■ Stated exercise
Scan the following material for the string "Blender" and copy each line in which it appears.

■ Information provided
/---

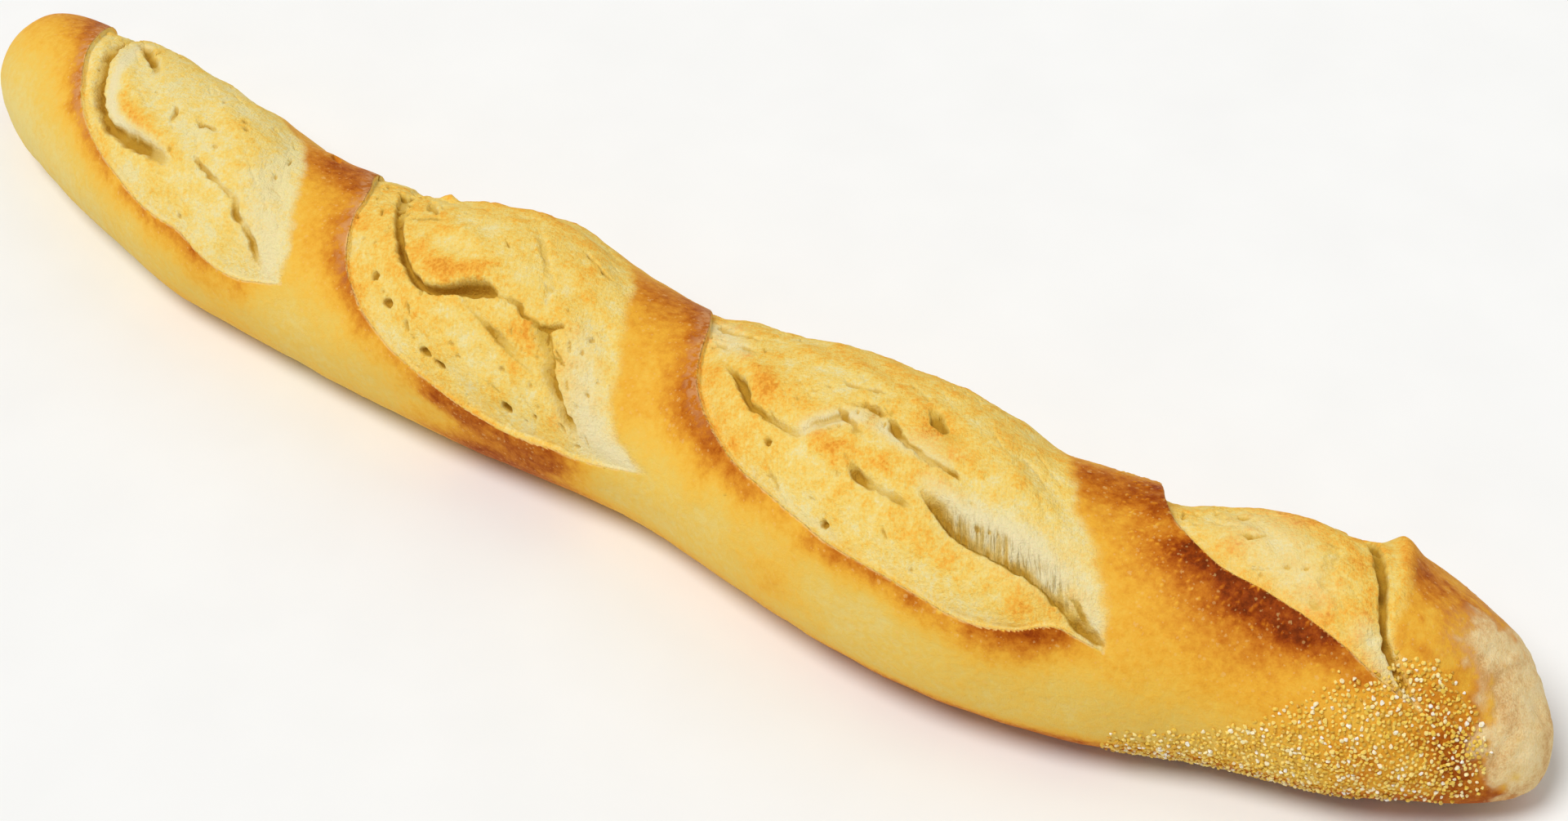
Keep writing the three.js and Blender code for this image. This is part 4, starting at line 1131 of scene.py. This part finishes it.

\---
/---

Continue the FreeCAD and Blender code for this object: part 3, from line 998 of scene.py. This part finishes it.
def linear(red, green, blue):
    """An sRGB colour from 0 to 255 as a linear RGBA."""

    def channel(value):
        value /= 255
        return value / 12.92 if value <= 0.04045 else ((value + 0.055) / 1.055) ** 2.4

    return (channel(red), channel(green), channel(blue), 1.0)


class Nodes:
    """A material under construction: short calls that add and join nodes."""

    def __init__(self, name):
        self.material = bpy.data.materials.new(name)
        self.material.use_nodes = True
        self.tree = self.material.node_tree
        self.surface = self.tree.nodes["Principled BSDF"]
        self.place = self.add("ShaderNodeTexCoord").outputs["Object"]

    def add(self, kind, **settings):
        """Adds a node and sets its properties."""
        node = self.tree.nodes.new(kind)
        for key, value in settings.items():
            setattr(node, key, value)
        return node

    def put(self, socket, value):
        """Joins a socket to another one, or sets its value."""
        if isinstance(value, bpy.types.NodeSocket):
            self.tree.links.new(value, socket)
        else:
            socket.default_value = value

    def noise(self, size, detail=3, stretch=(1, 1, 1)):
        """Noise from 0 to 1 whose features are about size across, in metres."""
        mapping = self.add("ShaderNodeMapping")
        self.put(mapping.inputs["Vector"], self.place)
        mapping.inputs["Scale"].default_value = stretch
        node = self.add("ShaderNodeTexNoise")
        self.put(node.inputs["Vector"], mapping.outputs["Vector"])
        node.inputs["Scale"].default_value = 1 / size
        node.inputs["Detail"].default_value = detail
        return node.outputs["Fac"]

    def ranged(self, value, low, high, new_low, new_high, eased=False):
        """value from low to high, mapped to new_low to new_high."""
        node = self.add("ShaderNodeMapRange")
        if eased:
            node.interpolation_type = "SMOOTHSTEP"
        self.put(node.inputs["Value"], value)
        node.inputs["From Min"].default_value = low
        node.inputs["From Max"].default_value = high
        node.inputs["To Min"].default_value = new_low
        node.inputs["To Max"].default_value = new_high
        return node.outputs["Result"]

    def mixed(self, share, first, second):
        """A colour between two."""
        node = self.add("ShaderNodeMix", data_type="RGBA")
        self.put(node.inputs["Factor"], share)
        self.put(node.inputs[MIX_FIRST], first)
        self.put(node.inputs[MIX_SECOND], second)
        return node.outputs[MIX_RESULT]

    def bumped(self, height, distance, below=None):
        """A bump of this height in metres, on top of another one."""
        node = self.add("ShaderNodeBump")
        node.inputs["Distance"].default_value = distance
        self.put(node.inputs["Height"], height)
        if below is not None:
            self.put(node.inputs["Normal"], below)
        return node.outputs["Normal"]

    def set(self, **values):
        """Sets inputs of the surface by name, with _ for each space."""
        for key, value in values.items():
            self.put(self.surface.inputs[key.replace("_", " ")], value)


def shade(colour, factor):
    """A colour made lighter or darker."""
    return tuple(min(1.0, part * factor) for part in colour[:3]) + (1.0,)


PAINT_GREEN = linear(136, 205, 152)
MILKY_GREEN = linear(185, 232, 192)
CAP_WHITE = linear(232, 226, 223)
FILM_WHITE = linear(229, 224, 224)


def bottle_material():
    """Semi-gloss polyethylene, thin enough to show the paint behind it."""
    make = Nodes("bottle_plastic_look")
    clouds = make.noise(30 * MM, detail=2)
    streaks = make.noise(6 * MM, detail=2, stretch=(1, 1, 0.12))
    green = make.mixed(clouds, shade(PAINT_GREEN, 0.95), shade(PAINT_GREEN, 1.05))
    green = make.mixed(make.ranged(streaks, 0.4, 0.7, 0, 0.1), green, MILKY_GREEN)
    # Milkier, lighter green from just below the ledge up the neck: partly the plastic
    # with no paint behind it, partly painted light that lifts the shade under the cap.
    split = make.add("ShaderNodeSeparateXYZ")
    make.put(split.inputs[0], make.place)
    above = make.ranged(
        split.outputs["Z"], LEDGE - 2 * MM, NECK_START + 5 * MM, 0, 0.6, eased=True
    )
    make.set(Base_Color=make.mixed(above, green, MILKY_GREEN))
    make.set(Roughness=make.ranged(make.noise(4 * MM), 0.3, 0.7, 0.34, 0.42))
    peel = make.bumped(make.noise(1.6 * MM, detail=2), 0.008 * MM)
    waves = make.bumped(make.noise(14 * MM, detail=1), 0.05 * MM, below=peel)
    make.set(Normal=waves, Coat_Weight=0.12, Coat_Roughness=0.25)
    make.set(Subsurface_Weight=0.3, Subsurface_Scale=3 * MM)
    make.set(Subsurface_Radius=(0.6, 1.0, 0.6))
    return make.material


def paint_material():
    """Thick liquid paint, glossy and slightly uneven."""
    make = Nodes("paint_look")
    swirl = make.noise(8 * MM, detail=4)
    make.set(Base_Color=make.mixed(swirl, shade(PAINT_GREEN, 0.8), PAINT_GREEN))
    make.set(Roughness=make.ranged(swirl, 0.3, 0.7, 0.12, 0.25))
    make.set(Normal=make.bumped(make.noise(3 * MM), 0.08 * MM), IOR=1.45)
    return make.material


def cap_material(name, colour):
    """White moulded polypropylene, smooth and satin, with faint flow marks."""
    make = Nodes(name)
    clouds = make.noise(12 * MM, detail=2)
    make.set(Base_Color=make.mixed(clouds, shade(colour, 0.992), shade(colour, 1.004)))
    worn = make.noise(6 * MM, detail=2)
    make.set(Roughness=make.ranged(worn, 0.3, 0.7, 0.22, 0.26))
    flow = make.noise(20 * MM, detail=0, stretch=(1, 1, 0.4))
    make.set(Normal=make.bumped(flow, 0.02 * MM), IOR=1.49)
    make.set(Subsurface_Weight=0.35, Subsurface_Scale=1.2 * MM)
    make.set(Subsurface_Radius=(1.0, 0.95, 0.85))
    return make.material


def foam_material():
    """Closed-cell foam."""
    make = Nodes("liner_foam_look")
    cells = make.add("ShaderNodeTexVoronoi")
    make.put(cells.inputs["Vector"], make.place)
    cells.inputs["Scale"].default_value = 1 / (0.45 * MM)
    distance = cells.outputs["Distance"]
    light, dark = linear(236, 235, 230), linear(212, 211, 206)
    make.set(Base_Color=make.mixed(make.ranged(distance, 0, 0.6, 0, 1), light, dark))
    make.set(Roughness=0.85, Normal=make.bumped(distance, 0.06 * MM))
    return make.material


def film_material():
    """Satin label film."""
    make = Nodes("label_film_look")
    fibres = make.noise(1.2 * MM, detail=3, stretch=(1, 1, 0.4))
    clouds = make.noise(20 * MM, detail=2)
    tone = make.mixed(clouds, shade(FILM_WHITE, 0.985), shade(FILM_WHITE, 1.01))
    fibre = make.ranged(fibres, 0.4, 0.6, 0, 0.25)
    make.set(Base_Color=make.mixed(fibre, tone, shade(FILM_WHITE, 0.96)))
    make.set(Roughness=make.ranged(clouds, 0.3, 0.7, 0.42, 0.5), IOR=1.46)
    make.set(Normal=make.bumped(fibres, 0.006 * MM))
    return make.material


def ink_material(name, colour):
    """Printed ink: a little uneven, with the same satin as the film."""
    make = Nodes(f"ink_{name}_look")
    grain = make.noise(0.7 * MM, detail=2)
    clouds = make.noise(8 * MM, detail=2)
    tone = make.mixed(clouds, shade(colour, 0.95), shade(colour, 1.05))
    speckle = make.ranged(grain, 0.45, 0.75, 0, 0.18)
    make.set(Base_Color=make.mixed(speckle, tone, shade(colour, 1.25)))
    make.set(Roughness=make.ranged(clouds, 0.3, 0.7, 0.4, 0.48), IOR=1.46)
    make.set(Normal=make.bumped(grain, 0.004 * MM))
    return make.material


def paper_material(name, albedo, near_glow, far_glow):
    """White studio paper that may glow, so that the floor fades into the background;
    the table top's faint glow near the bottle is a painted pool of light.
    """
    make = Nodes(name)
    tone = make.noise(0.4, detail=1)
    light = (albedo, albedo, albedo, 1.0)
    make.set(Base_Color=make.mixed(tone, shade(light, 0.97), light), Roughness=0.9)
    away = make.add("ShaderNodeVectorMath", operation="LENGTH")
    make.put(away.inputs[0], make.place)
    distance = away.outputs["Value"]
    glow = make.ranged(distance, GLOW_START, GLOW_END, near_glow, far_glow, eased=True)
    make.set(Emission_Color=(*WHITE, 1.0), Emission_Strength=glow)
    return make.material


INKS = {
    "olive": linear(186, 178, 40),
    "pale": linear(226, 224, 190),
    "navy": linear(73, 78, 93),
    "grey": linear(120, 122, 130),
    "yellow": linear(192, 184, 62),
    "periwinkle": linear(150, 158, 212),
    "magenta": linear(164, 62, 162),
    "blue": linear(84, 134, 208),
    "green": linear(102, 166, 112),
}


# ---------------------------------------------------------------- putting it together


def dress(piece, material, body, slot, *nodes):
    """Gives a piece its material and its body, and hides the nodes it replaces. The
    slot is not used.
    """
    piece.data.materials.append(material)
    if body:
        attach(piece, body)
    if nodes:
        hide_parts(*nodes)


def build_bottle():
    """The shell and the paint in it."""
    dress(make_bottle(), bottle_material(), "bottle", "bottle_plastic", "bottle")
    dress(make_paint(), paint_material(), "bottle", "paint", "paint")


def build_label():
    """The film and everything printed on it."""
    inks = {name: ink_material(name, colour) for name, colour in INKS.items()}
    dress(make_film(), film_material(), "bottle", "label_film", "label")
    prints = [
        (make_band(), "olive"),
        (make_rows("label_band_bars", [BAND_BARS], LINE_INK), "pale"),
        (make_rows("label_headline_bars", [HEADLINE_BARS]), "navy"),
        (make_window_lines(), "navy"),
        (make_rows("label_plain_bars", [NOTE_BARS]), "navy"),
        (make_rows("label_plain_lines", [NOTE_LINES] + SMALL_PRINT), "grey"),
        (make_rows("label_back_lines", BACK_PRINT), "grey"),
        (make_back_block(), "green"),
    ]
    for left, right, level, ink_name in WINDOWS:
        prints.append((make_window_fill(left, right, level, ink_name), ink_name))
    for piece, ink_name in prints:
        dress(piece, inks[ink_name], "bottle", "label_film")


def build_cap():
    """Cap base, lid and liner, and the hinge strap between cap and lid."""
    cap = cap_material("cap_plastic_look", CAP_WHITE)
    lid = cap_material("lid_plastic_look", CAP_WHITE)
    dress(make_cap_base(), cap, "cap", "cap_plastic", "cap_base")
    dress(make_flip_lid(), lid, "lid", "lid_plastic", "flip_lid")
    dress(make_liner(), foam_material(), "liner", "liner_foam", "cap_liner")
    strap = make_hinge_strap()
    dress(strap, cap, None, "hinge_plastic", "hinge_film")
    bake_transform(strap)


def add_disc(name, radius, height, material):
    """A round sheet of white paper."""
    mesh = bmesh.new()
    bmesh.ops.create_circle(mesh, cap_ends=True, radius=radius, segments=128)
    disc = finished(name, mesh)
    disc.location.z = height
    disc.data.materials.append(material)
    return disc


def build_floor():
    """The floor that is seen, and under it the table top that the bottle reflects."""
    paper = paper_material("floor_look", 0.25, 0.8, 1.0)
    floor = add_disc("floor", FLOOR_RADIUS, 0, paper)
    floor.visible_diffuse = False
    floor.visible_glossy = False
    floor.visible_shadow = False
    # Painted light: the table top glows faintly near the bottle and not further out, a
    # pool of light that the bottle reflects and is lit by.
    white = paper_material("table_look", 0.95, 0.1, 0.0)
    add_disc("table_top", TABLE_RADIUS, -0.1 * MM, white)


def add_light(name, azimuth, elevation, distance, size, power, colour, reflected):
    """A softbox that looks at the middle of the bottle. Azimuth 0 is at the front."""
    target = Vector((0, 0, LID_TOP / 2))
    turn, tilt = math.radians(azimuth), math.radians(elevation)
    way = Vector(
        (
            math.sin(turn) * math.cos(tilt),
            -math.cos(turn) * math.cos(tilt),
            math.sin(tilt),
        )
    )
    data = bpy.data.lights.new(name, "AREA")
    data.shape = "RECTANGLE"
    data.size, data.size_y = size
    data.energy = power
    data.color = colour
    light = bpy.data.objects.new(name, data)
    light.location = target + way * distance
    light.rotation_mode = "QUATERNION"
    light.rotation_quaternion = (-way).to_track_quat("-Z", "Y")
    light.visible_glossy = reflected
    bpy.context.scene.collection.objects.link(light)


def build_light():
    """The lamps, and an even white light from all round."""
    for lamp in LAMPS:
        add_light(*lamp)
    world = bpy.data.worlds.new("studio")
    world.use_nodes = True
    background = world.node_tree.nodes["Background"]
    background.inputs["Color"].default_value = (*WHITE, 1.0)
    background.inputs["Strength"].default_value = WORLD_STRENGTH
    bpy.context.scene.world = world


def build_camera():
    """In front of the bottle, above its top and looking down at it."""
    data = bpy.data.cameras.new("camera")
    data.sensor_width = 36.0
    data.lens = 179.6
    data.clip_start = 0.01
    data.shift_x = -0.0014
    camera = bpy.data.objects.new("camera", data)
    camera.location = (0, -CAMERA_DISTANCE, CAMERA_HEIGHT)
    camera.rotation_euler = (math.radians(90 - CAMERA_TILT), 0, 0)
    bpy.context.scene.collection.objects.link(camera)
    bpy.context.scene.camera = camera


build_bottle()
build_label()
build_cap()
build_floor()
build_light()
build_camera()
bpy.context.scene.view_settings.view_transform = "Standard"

\---
/---

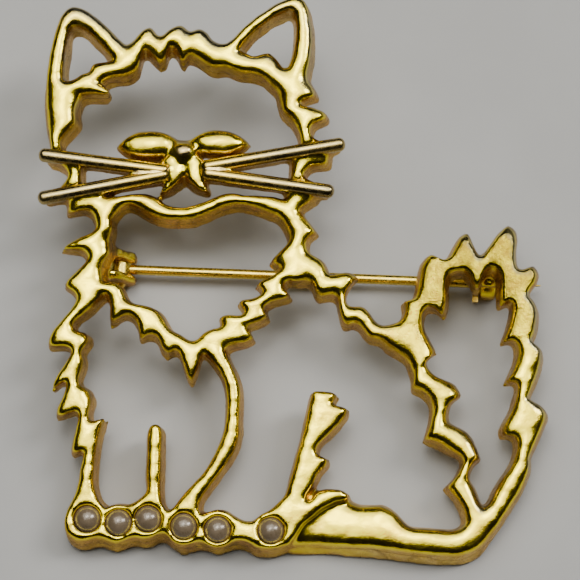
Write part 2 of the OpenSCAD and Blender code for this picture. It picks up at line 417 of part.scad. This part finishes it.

\---

■ Problem solution
Keep writing the three.js and Blender code for this image. This is part 4, starting at line 1131 of scene.py. This part finishes it.
Continue the FreeCAD and Blender code for this object: part 3, from line 998 of scene.py. This part finishes it.
Write part 2 of the OpenSCAD and Blender code for this picture. It picks up at line 417 of part.scad. This part finishes it.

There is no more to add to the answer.